Altro tema fondamentale nel rapporto tra lo Spirito Santo e Francesco è quello della sostanziale differenza tra lo Spirito del Signore e lo spirito della carne. Lo Spirito del Signore coincide con lo Spirito Santo. Quest’ultimo ci suggerisce e ci sprona a muovere i nostri passi secondo gli esempi, gli insegnamenti di “Cristo Nostro Signore”. Lo spirito della carne invece appartiene a chi attinge da una sapienza “mondana”. Lo spiega esplicitamente lo stesso Francesco nella Regola non Bollata: “…difendiamoci dalla sapienza di questo mondo e dalla prudenza della carne. Lo spirito della carne, infatti, vuole e si preoccupa molto di possedere parole, ma poco di attuarle, e cerca non la religiosità e la santità interiore, ma vuole e desidera avere una religiosità e una santità che appaia al di fuori agli uomini” (RnB 17).
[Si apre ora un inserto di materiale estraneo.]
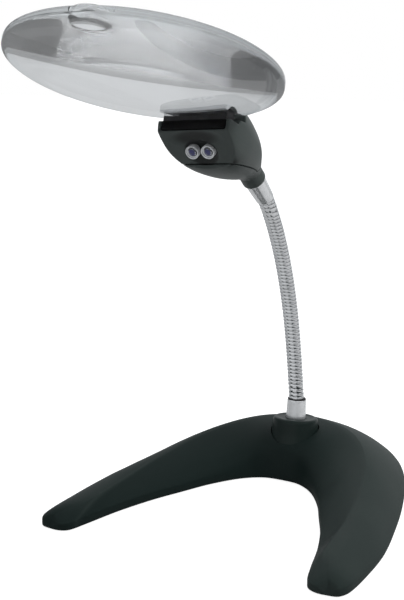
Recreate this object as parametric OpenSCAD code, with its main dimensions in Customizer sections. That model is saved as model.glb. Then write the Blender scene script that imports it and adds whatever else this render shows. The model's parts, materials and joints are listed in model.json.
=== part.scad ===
// Low vision magnifier: a rimless round lens in a lamp head, on a gooseneck, over a weighted crescent base.
// Millimetres, +Z up. The origin is on the table under the swivel. The legs and the lens point along -Y.

/* [Lens] */
// Diameter of the rimless lens
lens_d = 110; // [106:1:114]
// Thickness of the lens at its rim
lens_rim = 2.6; // [2:0.2:3.2]
// Radius of both spherical faces of the lens
lens_face_r = 245; // [220:5:280]
// Diameter of the strong spot lens
spot_d = 18; // [17:0.5:18.5]
// Height of the spot lens over the middle plane of the lens
spot_top = 7; // [6.9:0.05:7.2]

/* [Head] */
// Where the middle of the lens stands over the table
head_pos = [-4.1, -143.8, 211.4];
// Tilt of the lens, with its free edge up
head_tilt = -21.6; // [-24:0.2:-19]
// Slight turn of the head round the vertical
head_yaw = -1.5; // [-3:0.5:0]
// Slight roll of the head round its length
head_roll = -3.2; // [-5:0.2:0]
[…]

Francesco voleva che il capitolo di tutto l’Ordine fosse sempre celebrato per la festa di Pentecoste e inoltre soleva spesso parlare dello Spirito Santo come ministro generale dell’Ordine: “Presso Dio non vi è preferenza di persone e lo Spirito Santo, ministro generale dell’Ordine, si posa egualmente sul povero e il semplice” (2Cel 193).